# AGR redemption before deadline



## Curious (Oct 24, 2015)

Can we book travel using points, and the old zone system, if we book by jan 24th or do we need to travel by the 24th. ( I think that's the correct deadline ). Thanks.


----------



## JayPea (Oct 24, 2015)

You just have to book by the 24th using the old zone system.


----------



## AmtrakBlue (Oct 24, 2015)

JayPea said:


> You just have to book by the 24th using the old zone system.

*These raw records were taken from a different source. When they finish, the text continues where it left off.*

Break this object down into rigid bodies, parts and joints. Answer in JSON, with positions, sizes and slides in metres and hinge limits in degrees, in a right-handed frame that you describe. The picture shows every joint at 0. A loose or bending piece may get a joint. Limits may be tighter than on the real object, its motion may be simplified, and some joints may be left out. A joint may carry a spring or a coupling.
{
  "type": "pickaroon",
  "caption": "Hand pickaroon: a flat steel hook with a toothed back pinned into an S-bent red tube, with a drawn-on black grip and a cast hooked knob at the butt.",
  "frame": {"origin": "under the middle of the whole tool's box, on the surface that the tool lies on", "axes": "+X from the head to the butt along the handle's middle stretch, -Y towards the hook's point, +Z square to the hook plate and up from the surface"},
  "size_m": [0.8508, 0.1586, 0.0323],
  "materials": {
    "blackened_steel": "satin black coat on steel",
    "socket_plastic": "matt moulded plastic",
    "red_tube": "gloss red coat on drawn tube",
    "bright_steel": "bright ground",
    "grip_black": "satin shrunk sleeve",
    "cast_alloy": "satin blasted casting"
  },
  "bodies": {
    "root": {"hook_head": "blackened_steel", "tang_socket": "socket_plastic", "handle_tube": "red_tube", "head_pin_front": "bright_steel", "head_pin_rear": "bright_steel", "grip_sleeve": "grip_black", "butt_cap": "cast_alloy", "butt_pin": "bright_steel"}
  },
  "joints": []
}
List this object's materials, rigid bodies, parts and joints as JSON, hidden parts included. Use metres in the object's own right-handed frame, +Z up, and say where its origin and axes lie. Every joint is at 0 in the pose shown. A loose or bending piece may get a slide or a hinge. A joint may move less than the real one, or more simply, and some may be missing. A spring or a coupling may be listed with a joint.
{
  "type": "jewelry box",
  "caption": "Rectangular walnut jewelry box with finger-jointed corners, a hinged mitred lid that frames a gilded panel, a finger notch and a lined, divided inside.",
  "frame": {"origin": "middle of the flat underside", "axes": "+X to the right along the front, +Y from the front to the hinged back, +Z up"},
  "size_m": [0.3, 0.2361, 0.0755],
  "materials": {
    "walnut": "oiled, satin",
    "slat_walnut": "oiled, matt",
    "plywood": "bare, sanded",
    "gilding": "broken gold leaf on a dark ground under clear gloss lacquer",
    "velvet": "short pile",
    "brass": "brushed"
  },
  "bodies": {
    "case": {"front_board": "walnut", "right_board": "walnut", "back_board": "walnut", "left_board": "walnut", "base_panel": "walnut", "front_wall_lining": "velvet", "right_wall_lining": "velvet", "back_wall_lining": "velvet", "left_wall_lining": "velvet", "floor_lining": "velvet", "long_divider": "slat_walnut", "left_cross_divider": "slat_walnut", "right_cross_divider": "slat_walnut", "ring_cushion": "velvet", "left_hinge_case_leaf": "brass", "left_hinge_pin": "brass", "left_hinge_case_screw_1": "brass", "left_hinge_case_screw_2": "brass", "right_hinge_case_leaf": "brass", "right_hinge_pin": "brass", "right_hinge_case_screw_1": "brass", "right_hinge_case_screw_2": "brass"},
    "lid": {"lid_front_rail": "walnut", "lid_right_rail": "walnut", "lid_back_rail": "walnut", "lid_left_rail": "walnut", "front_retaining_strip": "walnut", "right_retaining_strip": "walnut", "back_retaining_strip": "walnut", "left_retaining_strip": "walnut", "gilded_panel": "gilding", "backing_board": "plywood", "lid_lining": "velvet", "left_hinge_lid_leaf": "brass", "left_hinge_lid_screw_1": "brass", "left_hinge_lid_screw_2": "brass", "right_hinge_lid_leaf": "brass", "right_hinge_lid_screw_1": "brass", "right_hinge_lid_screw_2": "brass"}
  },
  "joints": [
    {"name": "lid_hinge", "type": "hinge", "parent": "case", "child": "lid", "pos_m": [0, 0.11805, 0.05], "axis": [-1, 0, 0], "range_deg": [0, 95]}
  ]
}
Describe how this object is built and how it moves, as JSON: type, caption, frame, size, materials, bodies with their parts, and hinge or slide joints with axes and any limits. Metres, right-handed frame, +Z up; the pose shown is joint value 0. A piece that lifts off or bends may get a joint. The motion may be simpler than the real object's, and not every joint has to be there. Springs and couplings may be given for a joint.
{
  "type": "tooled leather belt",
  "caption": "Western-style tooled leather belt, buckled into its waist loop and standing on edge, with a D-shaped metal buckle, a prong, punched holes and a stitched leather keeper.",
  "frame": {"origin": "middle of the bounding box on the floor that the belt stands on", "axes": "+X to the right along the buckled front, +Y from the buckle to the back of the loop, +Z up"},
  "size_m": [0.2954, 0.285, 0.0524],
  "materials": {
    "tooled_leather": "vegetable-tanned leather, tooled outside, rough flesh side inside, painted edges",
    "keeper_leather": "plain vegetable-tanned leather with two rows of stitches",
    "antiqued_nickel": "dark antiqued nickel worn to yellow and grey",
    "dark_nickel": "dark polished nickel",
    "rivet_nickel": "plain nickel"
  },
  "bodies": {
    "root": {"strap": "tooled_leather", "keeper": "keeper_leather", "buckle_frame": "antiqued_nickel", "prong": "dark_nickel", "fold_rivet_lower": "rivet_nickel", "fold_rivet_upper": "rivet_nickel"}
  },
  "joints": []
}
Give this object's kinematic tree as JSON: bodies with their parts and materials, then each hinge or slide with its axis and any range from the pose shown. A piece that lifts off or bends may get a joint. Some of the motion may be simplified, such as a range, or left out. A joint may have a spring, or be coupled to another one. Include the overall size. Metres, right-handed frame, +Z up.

But if you make changes after after the 24th, the new system will apply to those changes.


----------



## Guest (Oct 24, 2015)

Side question. I'm looking to go from mem to Pdx. It's giving me an option on the way there to go to chi and connect with the southwest chief, to lax and up the coast. (Fantastic!) But both on the way there and on the way back, any days I've looked at in January, it won't allow a roomette on the coast starlight. Are they removing the sleepers from that route?


----------



## tonys96 (Oct 24, 2015)

Interesting. Looks like Feb. 27th is the first date in 2016 that a room is available on the CS.


----------



## BCL (Oct 24, 2015)

Check out this thread:

http://discuss.amtraktrains.com/index.php?/topic/65761-coast-starlight-glitch/


----------



## Guest (Oct 24, 2015)

A little more confused. So is it a glitch, or are they really all booked up already?


----------